Begin MATERIAL PROVIDED
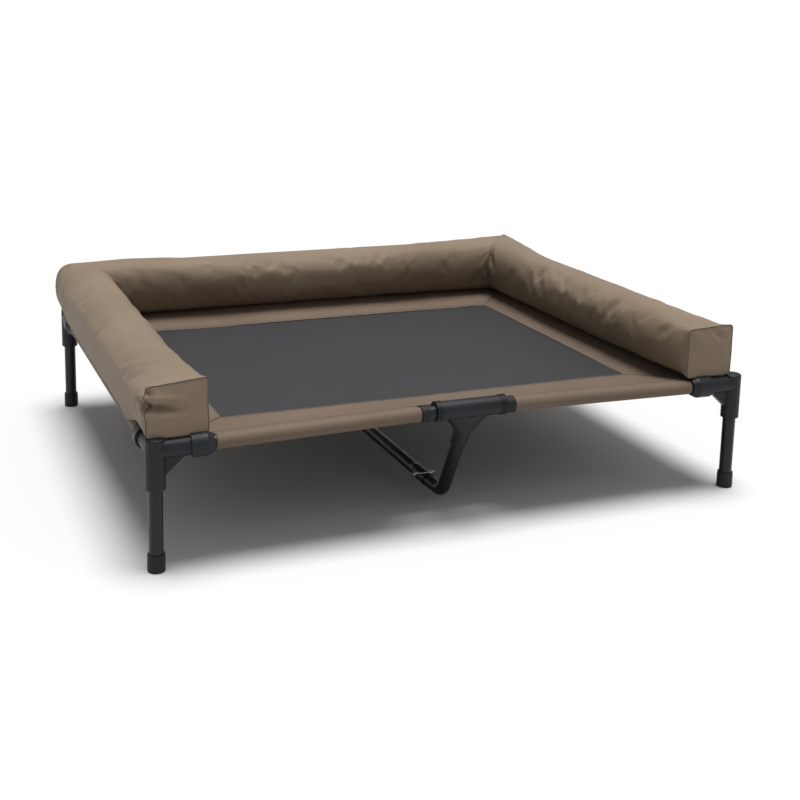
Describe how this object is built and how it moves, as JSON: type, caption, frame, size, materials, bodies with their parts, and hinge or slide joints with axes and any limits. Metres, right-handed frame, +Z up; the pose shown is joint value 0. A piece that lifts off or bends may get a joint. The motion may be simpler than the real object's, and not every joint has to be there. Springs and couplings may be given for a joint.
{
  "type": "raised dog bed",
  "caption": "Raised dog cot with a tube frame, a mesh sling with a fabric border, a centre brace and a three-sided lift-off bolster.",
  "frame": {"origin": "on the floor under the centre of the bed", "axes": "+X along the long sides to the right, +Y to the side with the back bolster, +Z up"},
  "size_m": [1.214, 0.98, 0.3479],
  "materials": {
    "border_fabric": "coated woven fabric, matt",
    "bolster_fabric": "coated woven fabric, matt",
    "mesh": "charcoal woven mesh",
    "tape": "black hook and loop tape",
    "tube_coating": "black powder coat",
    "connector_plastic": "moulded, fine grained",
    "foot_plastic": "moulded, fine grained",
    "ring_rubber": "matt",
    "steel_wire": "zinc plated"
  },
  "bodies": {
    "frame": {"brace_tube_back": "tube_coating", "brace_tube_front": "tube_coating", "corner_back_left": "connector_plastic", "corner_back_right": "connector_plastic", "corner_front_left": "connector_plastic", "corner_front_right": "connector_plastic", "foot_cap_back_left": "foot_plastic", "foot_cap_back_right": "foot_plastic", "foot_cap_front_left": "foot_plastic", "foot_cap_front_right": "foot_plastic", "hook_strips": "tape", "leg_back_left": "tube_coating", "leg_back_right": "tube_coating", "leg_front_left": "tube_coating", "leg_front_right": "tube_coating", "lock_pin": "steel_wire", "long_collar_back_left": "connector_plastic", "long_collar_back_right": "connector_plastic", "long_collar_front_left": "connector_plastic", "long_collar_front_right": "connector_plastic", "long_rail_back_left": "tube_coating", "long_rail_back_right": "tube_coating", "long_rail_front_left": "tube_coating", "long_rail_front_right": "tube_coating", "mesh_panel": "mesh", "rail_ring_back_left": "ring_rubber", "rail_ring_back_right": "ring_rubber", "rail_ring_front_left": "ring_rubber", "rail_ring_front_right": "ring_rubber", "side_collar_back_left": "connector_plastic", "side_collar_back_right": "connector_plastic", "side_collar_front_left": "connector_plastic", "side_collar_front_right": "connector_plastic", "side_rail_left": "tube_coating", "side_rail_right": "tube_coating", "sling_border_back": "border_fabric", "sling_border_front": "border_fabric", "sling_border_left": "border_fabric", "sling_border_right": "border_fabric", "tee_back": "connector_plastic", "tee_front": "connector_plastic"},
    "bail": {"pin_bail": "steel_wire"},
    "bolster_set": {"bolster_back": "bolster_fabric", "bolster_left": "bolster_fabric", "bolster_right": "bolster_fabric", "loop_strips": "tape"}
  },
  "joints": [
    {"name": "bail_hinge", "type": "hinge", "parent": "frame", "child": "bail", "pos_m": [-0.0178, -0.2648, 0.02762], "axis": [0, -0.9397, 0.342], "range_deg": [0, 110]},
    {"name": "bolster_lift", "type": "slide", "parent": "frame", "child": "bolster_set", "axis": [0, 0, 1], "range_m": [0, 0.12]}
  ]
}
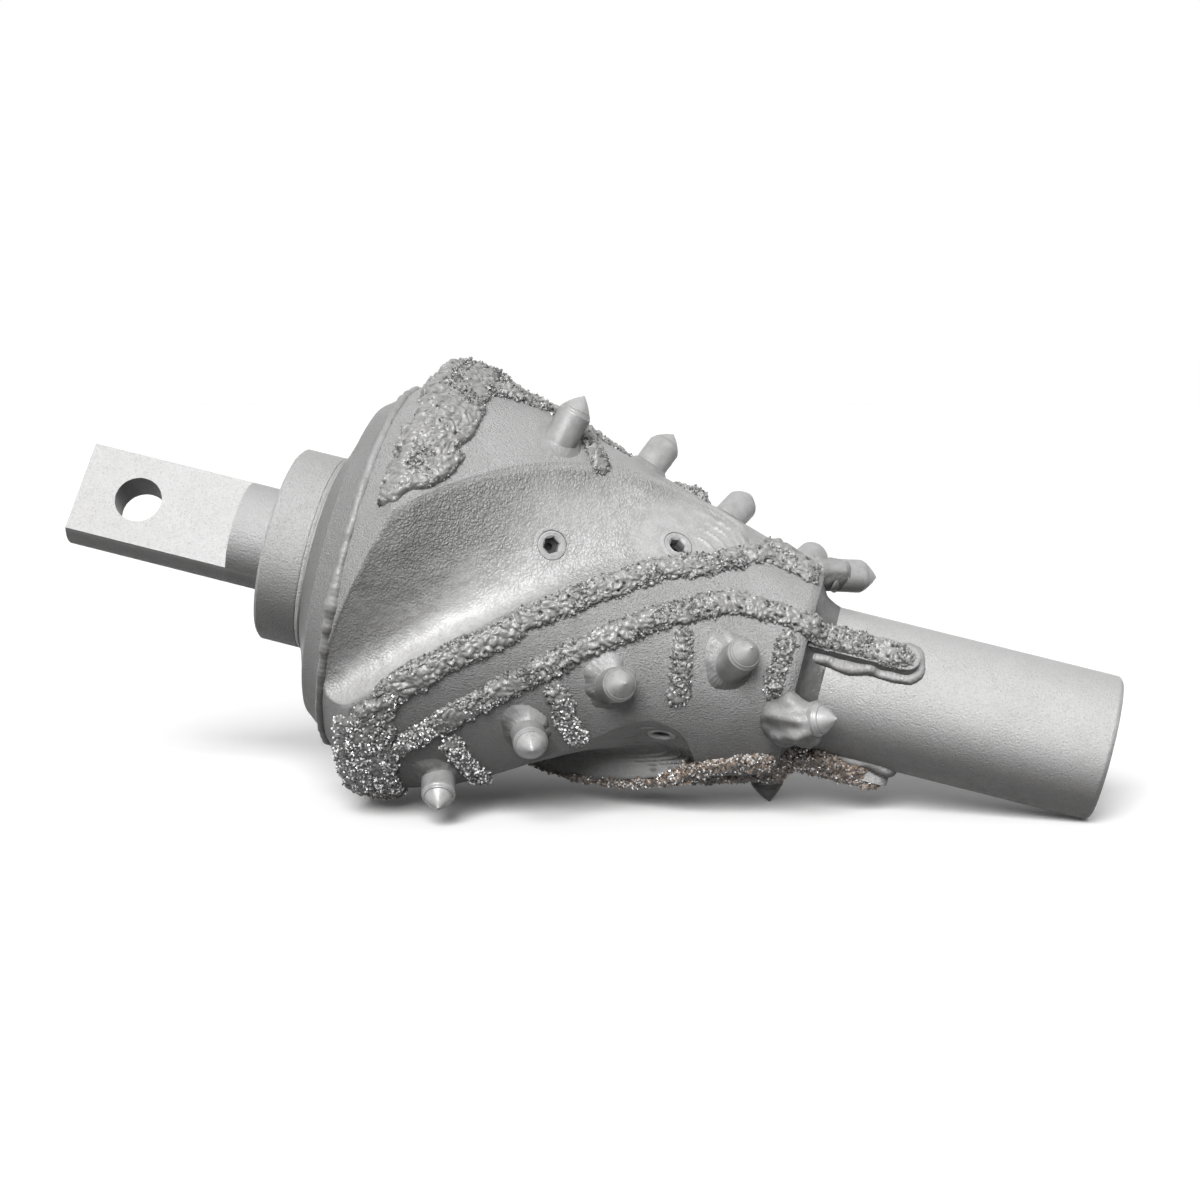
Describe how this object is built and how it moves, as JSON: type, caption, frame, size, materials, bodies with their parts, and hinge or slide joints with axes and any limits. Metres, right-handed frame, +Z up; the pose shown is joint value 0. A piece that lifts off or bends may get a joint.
End MATERIAL PROVIDED
Give the material above again, word for word.

SOLUTION TO THE EXERCISE:
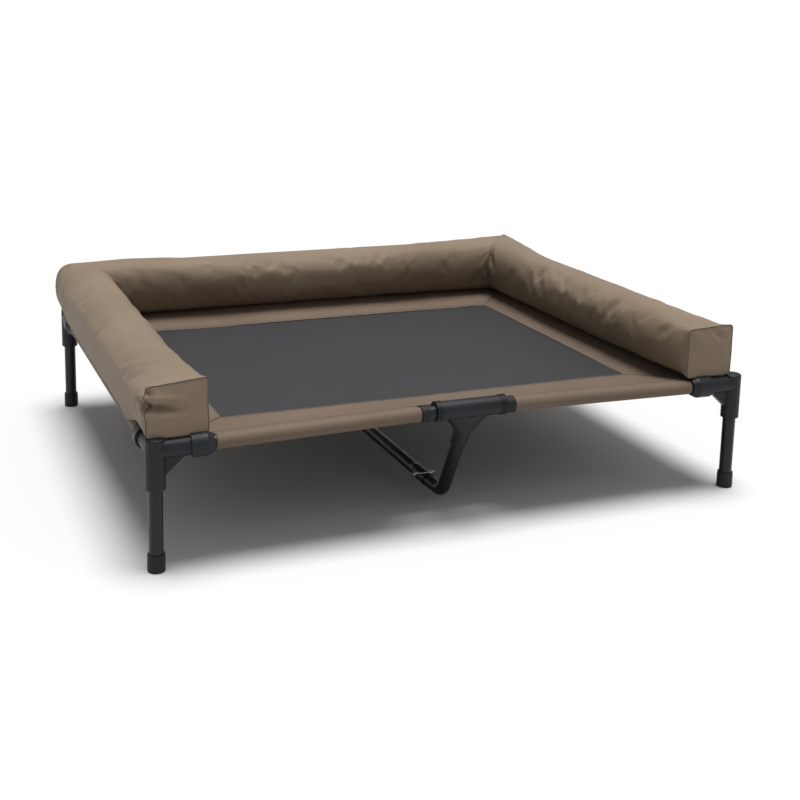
Describe how this object is built and how it moves, as JSON: type, caption, frame, size, materials, bodies with their parts, and hinge or slide joints with axes and any limits. Metres, right-handed frame, +Z up; the pose shown is joint value 0. A piece that lifts off or bends may get a joint. The motion may be simpler than the real object's, and not every joint has to be there. Springs and couplings may be given for a joint.
{
  "type": "raised dog bed",
  "caption": "Raised dog cot with a tube frame, a mesh sling with a fabric border, a centre brace and a three-sided lift-off bolster.",
  "frame": {"origin": "on the floor under the centre of the bed", "axes": "+X along the long sides to the right, +Y to the side with the back bolster, +Z up"},
  "size_m": [1.214, 0.98, 0.3479],
  "materials": {
    "border_fabric": "coated woven fabric, matt",
    "bolster_fabric": "coated woven fabric, matt",
    "mesh": "charcoal woven mesh",
    "tape": "black hook and loop tape",
    "tube_coating": "black powder coat",
    "connector_plastic": "moulded, fine grained",
    "foot_plastic": "moulded, fine grained",
    "ring_rubber": "matt",
    "steel_wire": "zinc plated"
  },
  "bodies": {
    "frame": {"brace_tube_back": "tube_coating", "brace_tube_front": "tube_coating", "corner_back_left": "connector_plastic", "corner_back_right": "connector_plastic", "corner_front_left": "connector_plastic", "corner_front_right": "connector_plastic", "foot_cap_back_left": "foot_plastic", "foot_cap_back_right": "foot_plastic", "foot_cap_front_left": "foot_plastic", "foot_cap_front_right": "foot_plastic", "hook_strips": "tape", "leg_back_left": "tube_coating", "leg_back_right": "tube_coating", "leg_front_left": "tube_coating", "leg_front_right": "tube_coating", "lock_pin": "steel_wire", "long_collar_back_left": "connector_plastic", "long_collar_back_right": "connector_plastic", "long_collar_front_left": "connector_plastic", "long_collar_front_right": "connector_plastic", "long_rail_back_left": "tube_coating", "long_rail_back_right": "tube_coating", "long_rail_front_left": "tube_coating", "long_rail_front_right": "tube_coating", "mesh_panel": "mesh", "rail_ring_back_left": "ring_rubber", "rail_ring_back_right": "ring_rubber", "rail_ring_front_left": "ring_rubber", "rail_ring_front_right": "ring_rubber", "side_collar_back_left": "connector_plastic", "side_collar_back_right": "connector_plastic", "side_collar_front_left": "connector_plastic", "side_collar_front_right": "connector_plastic", "side_rail_left": "tube_coating", "side_rail_right": "tube_coating", "sling_border_back": "border_fabric", "sling_border_front": "border_fabric", "sling_border_left": "border_fabric", "sling_border_right": "border_fabric", "tee_back": "connector_plastic", "tee_front": "connector_plastic"},
    "bail": {"pin_bail": "steel_wire"},
    "bolster_set": {"bolster_back": "bolster_fabric", "bolster_left": "bolster_fabric", "bolster_right": "bolster_fabric", "loop_strips": "tape"}
  },
  "joints": [
    {"name": "bail_hinge", "type": "hinge", "parent": "frame", "child": "bail", "pos_m": [-0.0178, -0.2648, 0.02762], "axis": [0, -0.9397, 0.342], "range_deg": [0, 110]},
    {"name": "bolster_lift", "type": "slide", "parent": "frame", "child": "bolster_set", "axis": [0, 0, 1], "range_m": [0, 0.12]}
  ]
}
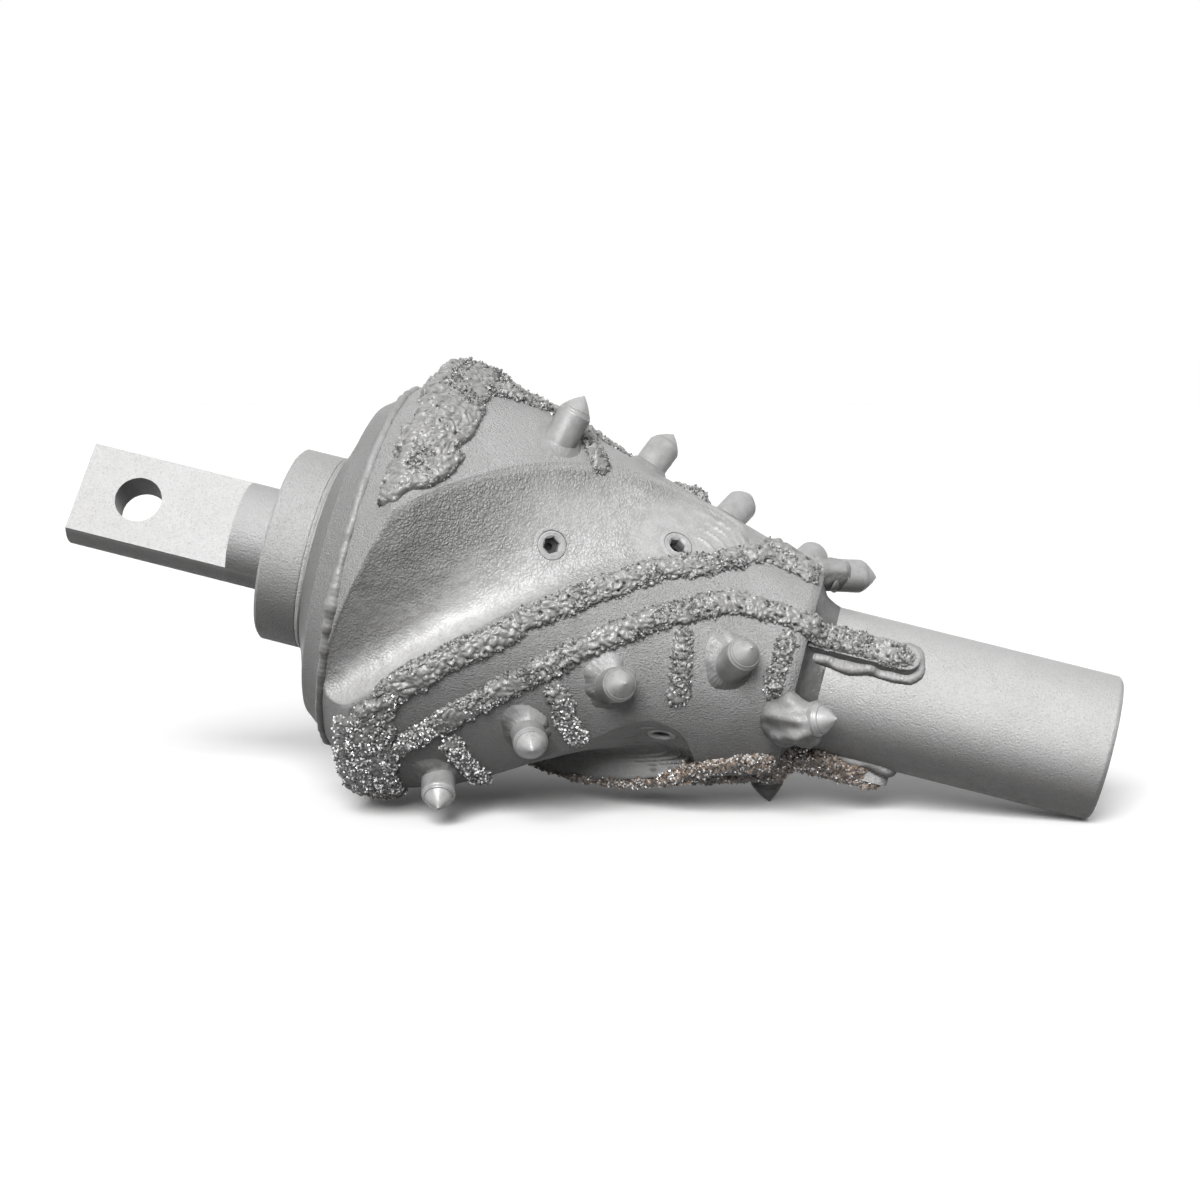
Describe how this object is built and how it moves, as JSON: type, caption, frame, size, materials, bodies with their parts, and hinge or slide joints with axes and any limits. Metres, right-handed frame, +Z up; the pose shown is joint value 0. A piece that lifts off or bends may get a joint.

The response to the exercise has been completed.